= Lyall Stuart Scott =

Scottish surgeon

Lyall Stuart Scott FRCSED, FRCSGLAS (22 September 1920 – 8 October 1977) was a Scottish consultant surgeon who specialised in urology.

==Career==
Lyall Stuart Scott was educated at the High School of Glasgow and Strathallan School, Perthshire; graduating from the University of Glasgow in 1943. Thereafter, he joined the Royal Army Medical Corps, serving in Italy and Austria, where he was appointed Deputy Assistant Director of Medical Services for the Eighth Army.

Following demobolisation he returned to Glasgow and worked in several hospitals in the area. In 1948 he became a Fellow of the Royal College of Surgeons of Edinburgh (FRCSED) and in 1949 a Fellow of the Royal College of Physicians and Surgeons of Glasgow (FRCSGLAS).
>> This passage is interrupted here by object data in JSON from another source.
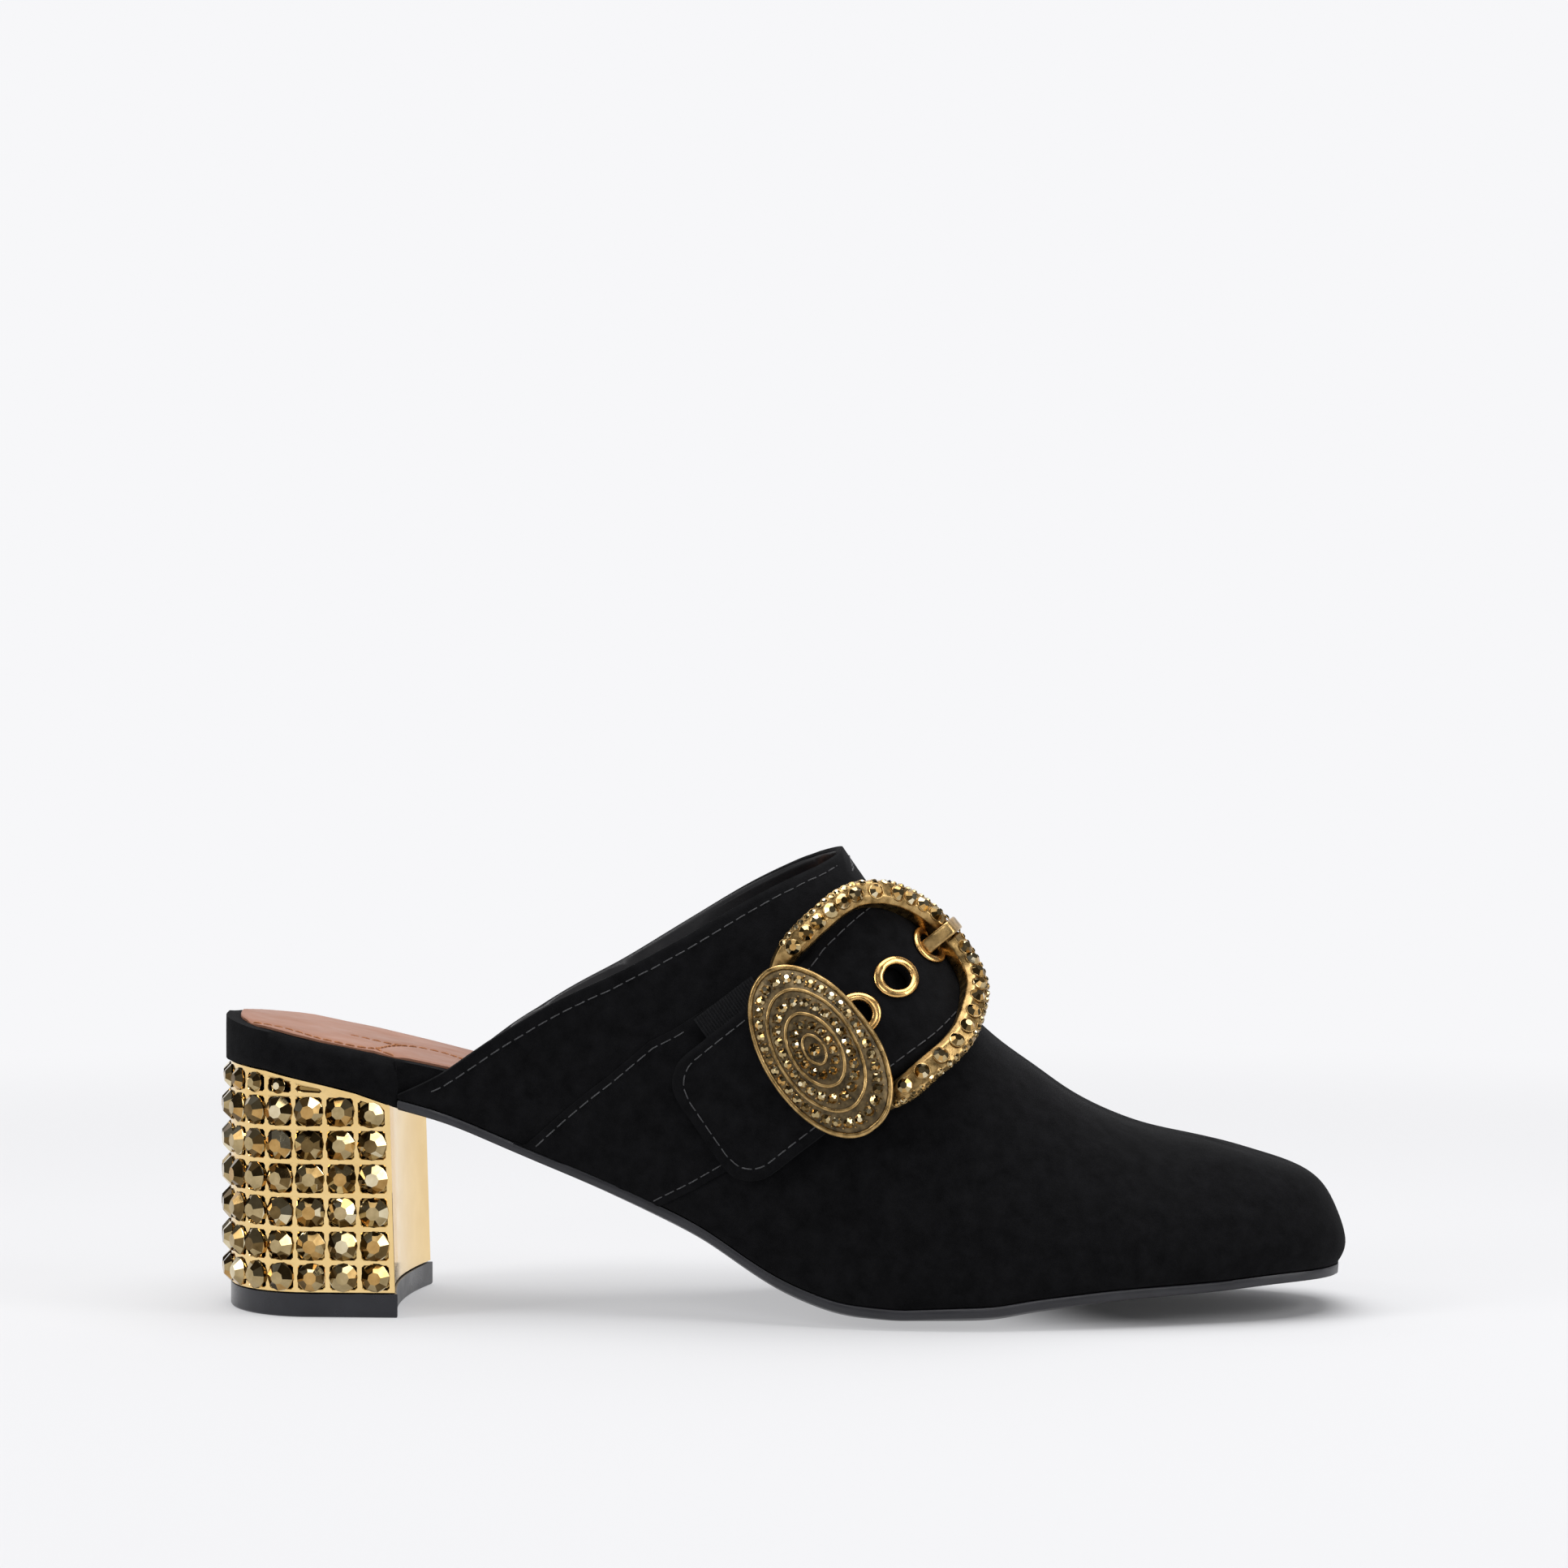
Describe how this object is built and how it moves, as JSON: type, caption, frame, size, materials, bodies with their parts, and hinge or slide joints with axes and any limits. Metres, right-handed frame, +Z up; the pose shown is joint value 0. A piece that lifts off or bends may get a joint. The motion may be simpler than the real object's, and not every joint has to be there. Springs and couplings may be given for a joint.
{
  "type": "block heel mule shoe",
  "caption": "Right mule shoe with open heel, suede upper, buckled strap over the instep, block heel with crystal cells and a padded leather insole.",
  "frame": {"origin": "centre of the heel tip's ground face, on the ground plane", "axes": "+X from the heel to the toe, +Y to the inner side of the foot, +Z up"},
  "size_m": [0.2525, 0.0864, 0.1026],
  "materials": {
    "black_suede": "brushed suede, matte near black",
    "sole_leather": "satin dark grey edge",
    "heel_rubber": "matte blue-black",
    "insole_leather": "smooth padded leather, tan pink",
    "heel_gold": "polished gold plate",
    "antique_brass": "antique brass with dark recesses",
    "eyelet_gold": "satin gold",
    "elastic": "ribbed black elastic"
  },
  "bodies": {
    "root": {"top_lift": "heel_rubber", "heel_block": "heel_gold", "outsole": "sole_leather", "footbed": "black_suede", "sock": "insole_leather", "upper": "black_suede", "buckle_gore": "elastic", "buckle_strap": "black_suede", "buckle_frame": "antique_brass", "buckle_boss": "antique_brass", "buckle_prong": "antique_brass", "eyelet_1": "eyelet_gold", "eyelet_2": "eyelet_gold", "eyelet_3": "eyelet_gold"}
  },
  "joints": []
}
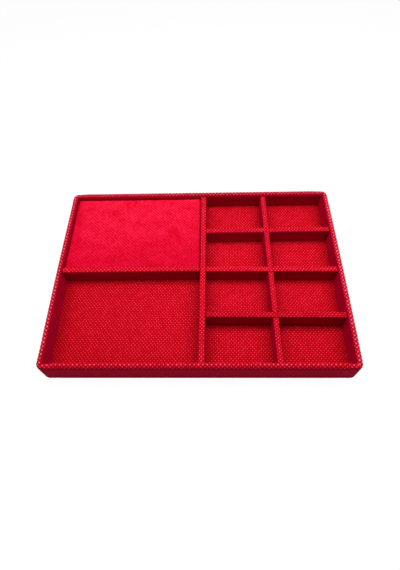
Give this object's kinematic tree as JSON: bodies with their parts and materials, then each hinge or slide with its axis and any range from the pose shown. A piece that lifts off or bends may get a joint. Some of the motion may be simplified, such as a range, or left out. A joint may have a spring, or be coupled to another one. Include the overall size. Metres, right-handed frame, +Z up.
{
  "type": "drawer jewelry organizer",
  "caption": "Shallow cloth-covered drawer tray with small open cells, a large open pocket and a pocket filled by a lift-out padded insert.",
  "frame": {"origin": "middle of the underside, on the surface that the tray stands on", "axes": "+X to the right along the long side, +Y to the rear, +Z up out of the cells"},
  "size_m": [0.35, 0.25, 0.035],
  "materials": {
    "red_cloth": "matte",
    "pad_cloth": "matte",
    "fibreboard": "matte",
    "grey_card": "matte",
    "white_foam": "matte",
    "black_felt": "matte"
  },
  "bodies": {
    "tray": {"base_cover": "black_felt", "base_board": "fibreboard", "front_wall_board": "fibreboard", "rear_wall_board": "fibreboard", "left_wall_board": "fibreboard", "right_wall_board": "fibreboard", "wall_wrap": "red_cloth", "floor_card": "grey_card", "floor_foam": "white_foam", "floor_cloth": "red_cloth", "main_divider_board": "fibreboard", "main_divider_wrap": "red_cloth", "left_divider_board": "fibreboard", "left_divider_wrap": "red_cloth", "column_divider_board": "fibreboard", "column_divider_wrap": "red_cloth", "cross_divider_1_board": "fibreboard", "cross_divider_1_wrap": "red_cloth", "cross_divider_2_board": "fibreboard", "cross_divider_2_wrap": "red_cloth", "cross_divider_3_board": "fibreboard", "cross_divider_3_wrap": "red_cloth"},
    "pad": {"pad_card": "grey_card", "pad_foam": "white_foam", "pad_cover": "pad_cloth"}
  },
  "joints": [
    {"name": "pad_lift", "type": "slide", "parent": "tray", "child": "pad", "axis": [0, 0, 1], "range_m": [0, 0.03]}
  ]
}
In his speciality, he qualified Master of Surgery (ChM) in 1955 and Doctor of Medicine (MD) in 1960, both with commendation. In 1961 he was awarded honorary membership of the New York Academy of Sciences.

In 1962 he was appointed consultant urologist at the Western Infirmary, Glasgow and the Royal Beatson Memorial Hospital. In 1967 he was appointed senior consultant urologist, head of department, at the Western Infirmary, Glasgow. Scott published numerous research papers.

Scott served on the editorial committee of the British Journal of Urology, on the council of the British Association of Urological Surgeons and on the urology committee of the Royal Society of Medicine.
He was also a former president of the Scottish Urological Society and member of the International Society of Urology.